En 1675 el Señor se le apareció a una religiosa, Santa Margarita María, de quien hemos celebrado hace unos días su fiesta, y le mostró su corazón, el cual estaba rodeado de llamas de amor, el corazón siempre ha sido utilizado para presentar emociones, afectos, actitudes, sentimientos.

La costumbre de referirse a los corazones de Jesús y de María está arraigada en la Escritura: “les daré un corazón nuevo, les infundiré un Espíritu nuevo, quitaré de ustedes el corazón de piedra y les daré un corazón de carne”, el corazón de Jesús se dio a conocer como el símbolo de su amor por su pueblo, un amor tan grande que en el calvario Él abrió su corazón por nosotros.

También se le apareció a la religiosa polaca Sor Faustina Kowalska, lo hizo en la advocación de Jesús Misericordioso, el mensaje que dio no era nada nuevo, solo es un recordatorio de lo que la Iglesia siempre ha enseñado: “Dios es Misericordioso, Él perdona, y por lo tanto nosotros también debemos ser misericordiosos y perdonar”. Sin embargo en la devoción a la Divina Misericordia este mensaje asume un nuevo y poderoso enfoque, ya que nos llama a una comprensión mas honda de que el amor de Dios no tiene límites, y que está disponible para vos, para mí, para todos, especialmente para los pecadores y para los mas grandes pecadores. “Cuanto mas grande es el pecador, tanto mas grande es el derecho que tiene a la misericordia”, le decía Dios, el Señor Jesús, a Sor Faustina.

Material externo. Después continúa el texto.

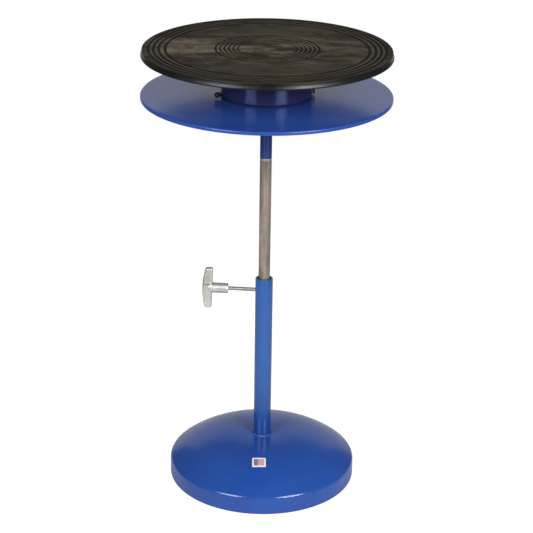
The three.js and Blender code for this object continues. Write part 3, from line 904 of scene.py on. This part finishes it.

Dios no está desilusionado con nosotros, aunque vos y yo hayamos perdido la confianza en nosotros mismos y en el mismo Dios, Dios sigue esperando, y nos invita a mirarlo a los ojos con humildad y con sencillez. Necesitamos limpiar cada día nuestro pensamiento y renovarnos interiormente desde este lugar de amor y de misericordia, solo así podremos estar reconciliados con nosotros, y desde ahí podemos reconciliarnos también con los demás.